For the next year and a half, we tried to make things work between us, but we were so different.  We fought over everything… how to raise Alyssa, politics, God… the only thing we had in common (that really mattered at that time) was our daughter.

You see… I was trying to get Kevin to be this person that I wanted him to be, so that I could marry him.  I knew that the Word of God said we needed to be "equally yoked".  I knew I wanted a man who could lead me in our marriage… that I could run hard after Jesus with ~~ I just couldn't get Kevin to fit into that box, and I was perfectly miserable trying!

I finally surrendered to God and called Kevin to break up.  I told him that I needed to seek God and His Kingdom first, and that I had been seeking my own kingdom for far too long.  My heart ached as I let go, but I knew that the joy and happiness I was longing for could not be found in a guy ~  Oh my… it was hard!

We continued to be friends over the next few months, seeing each other when he would pick up Alyssa on the weekends.

On Christmas night of 1991 something crazy happened.  I was out at the Shock's house with Alyssa.  Kevin had gone back to his bedroom for awhile.  When he came back in to living room, he told me had a present for me.  I know I looked stunned and confused, having no idea what he was talking about.  He then preceded to tell me that he had just gotten on his knees in his bedroom and surrendered his life to Jesus.
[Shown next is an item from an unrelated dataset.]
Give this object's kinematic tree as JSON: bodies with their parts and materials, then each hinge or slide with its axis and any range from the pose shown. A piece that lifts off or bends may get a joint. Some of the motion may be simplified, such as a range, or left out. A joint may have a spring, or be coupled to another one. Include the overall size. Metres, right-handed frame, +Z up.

I have to admit, I didn't know what to think… I was happy but cautious at the same time.  He couldn't wait to tell my family.  My brother and his wife bought him a Bible.  He went back to school and just
began to read it... and soak in the love of God.

I remember calling his house (where he lived with 6 guys) one time and his friend asked me what I did with the old Kevin… I explained to him that it was NOT anything I had done… only God could bring someone from death to life… and I was/am so grateful that God chose to save Kevin on that Christmas night!
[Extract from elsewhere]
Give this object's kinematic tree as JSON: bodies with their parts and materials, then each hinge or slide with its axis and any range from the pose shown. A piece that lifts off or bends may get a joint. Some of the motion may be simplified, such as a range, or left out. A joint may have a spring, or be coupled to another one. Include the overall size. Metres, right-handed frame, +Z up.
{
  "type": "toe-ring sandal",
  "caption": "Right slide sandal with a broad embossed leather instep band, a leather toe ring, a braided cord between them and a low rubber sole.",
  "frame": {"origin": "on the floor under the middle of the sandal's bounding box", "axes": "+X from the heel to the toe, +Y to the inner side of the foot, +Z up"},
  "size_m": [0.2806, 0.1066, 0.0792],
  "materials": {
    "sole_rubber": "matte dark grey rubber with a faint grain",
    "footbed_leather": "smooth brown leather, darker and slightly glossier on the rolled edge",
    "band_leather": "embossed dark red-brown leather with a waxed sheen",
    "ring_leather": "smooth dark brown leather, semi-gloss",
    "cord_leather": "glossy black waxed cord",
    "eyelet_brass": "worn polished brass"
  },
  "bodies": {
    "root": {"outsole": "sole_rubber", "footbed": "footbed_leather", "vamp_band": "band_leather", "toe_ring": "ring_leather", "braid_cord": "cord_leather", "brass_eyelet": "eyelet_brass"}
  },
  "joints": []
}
We were married in March of '93… almost 19 years ago… seems like just yesterday!  We now have 4 children, a son-in-law and a beautiful granddaughter.

Please don't think that things have been perfect since then by any means… there have been many consequences from the choices that we made during that time, but God has been gracious to continue to love us and point us to the only thing that brings true joy… HIMSELF!  

There was a song that my sister gave me to listen to while I was pregnant with Alyssa… it helped me see so much that this baby that was growing inside of me was not a "mistake" but a beautiful miracle.

I had an amazing teacher that reached out to me as well during that time… he told me that Alyssa was not the "mistake"… having sex outside of marriage was… that was so helpful as well!


Anyway, here is the song… I know it's old school, but the words are absolutely beautiful and so very true!



Comments

Derek Nicol said…
Alyssa is too wonderful to even imagine not having her. God authors such brilliant stories.
Andrea said…
Ok, this totally made me cry! What an amazing story! God is so GOOD! What an amazing women Alyssa is too, it's evident God had big plans for her :) Love you guys and miss you SO SO SO much!